Description of the course
‘No composer in the first half of the nineteenth century enjoyed the measure of prestige, wealth, popular acclaim or artistic influence that belonged to Rossini’ (Philip Gossett). This course will survey Rossini’s production (with special emphasis on his Italian operas), while placing it within the context of operatic and cultural life in Europe at the time.
We will go back and forth between a close look at representative works and a broader historical picture, including: the world of opera (theatrical life, the production system and its influence on the compositional process and on the nature of the sources, the main genres); the emergence and treatment of conventional forms, poetic and musico-dramatic (a field in which Rossini established standards that would influence composers for the best part of the century); the fertile exchange between opera and other fields of culture (literature, drama, the visual arts); the possible meanings of an opera in its various political and cultural contexts. We will also consider aspects of Rossini’s fortune over the centuries, from the influence he had on his contemporaries up to the ‘Rossini renaissance’ of recent decades, and discuss matters of interpretation (on the part of singers, stage directors and scholars).

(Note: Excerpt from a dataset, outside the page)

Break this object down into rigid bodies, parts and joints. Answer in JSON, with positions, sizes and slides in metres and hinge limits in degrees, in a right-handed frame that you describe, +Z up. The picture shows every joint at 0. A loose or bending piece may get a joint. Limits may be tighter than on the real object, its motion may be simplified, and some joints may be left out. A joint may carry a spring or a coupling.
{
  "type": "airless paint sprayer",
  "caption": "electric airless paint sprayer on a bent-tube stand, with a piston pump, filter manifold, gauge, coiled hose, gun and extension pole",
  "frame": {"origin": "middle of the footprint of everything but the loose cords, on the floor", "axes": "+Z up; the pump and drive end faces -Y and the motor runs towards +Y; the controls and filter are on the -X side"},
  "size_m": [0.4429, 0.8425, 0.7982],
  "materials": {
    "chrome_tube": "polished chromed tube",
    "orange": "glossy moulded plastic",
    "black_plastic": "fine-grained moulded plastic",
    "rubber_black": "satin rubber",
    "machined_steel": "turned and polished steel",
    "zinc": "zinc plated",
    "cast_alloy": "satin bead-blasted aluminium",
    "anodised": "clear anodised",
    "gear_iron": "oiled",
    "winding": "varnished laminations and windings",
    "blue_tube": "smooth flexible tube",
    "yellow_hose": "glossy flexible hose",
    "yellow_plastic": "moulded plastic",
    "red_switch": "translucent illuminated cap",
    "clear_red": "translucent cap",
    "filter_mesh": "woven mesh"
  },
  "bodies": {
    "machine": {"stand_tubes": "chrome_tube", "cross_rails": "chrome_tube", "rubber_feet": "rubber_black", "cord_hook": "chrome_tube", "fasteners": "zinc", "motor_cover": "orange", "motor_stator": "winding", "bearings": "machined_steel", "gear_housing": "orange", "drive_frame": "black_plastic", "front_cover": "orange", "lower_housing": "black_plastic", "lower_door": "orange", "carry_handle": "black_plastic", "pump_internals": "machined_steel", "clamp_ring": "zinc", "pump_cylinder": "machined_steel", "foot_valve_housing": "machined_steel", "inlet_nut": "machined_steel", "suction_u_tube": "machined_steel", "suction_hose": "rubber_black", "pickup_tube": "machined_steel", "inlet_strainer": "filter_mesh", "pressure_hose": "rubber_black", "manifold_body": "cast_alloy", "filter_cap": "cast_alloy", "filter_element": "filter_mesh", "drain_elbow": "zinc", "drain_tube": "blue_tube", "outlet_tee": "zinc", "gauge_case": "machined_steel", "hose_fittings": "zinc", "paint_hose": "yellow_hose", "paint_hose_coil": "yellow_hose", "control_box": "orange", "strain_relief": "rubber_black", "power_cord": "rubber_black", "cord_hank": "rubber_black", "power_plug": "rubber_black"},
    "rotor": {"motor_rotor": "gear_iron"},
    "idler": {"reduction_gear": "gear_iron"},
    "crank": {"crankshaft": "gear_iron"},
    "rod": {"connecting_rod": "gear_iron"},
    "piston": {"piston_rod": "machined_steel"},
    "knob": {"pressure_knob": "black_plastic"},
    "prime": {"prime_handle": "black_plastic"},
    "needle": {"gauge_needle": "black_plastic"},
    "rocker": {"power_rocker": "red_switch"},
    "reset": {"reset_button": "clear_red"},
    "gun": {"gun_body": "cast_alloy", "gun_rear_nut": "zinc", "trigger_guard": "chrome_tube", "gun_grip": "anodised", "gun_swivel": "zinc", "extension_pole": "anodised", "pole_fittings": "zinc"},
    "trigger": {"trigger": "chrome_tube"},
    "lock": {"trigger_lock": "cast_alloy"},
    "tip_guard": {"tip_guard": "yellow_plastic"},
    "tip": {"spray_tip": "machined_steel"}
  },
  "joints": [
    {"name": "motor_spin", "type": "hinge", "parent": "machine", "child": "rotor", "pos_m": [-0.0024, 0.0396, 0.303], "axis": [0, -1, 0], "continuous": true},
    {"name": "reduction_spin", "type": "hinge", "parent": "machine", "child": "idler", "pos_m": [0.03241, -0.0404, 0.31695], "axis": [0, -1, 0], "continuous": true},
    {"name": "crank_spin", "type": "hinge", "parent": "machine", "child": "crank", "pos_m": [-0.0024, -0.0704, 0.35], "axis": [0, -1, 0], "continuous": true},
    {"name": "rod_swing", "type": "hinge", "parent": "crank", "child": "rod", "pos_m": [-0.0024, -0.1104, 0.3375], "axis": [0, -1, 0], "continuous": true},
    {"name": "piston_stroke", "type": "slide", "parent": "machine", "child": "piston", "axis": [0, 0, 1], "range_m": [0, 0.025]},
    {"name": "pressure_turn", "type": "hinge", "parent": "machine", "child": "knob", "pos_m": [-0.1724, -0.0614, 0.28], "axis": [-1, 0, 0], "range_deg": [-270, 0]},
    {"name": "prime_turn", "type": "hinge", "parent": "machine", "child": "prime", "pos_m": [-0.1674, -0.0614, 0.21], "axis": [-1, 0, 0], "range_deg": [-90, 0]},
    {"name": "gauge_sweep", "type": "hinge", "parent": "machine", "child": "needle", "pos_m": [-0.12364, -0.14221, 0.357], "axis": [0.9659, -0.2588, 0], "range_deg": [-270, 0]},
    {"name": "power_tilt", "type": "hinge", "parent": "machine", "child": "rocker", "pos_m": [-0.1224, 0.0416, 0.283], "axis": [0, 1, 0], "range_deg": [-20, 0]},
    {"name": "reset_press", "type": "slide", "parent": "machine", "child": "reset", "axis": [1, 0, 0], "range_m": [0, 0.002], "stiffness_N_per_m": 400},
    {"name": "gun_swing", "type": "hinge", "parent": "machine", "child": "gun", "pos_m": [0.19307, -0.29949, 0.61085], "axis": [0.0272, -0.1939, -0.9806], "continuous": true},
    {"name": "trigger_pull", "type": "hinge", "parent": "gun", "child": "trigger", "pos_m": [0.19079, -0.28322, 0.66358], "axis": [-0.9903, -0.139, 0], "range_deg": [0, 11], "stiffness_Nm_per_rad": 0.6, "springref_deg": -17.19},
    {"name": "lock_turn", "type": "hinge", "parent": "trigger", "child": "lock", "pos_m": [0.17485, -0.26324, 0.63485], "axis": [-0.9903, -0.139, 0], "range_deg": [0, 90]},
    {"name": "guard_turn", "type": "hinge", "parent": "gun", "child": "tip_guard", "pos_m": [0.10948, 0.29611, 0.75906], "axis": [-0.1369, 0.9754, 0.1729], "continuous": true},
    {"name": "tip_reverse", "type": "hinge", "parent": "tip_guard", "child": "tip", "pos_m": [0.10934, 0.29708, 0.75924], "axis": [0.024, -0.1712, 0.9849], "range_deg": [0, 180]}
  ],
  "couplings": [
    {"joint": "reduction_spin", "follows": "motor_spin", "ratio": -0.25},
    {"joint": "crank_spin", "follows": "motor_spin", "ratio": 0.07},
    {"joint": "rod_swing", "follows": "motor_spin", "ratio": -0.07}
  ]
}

Suggestions for preliminary study
You should begin by familiarising yourself with one or two representative works (say, an opera buffa such as Il barbiere di Siviglia and/or an opera seria such as Tancredi). This will entail reading about the work and its plot in a standard description such as that in the New Grove Dictionary of Opera (where, besides general entries about composers, there are individual ones for each opera); reading the libretto in English translation with the Italian original alongside; listening to a recording with the libretto in hand. Scores and video recordings will provide the opportunity for further steps in the process of familiarisation.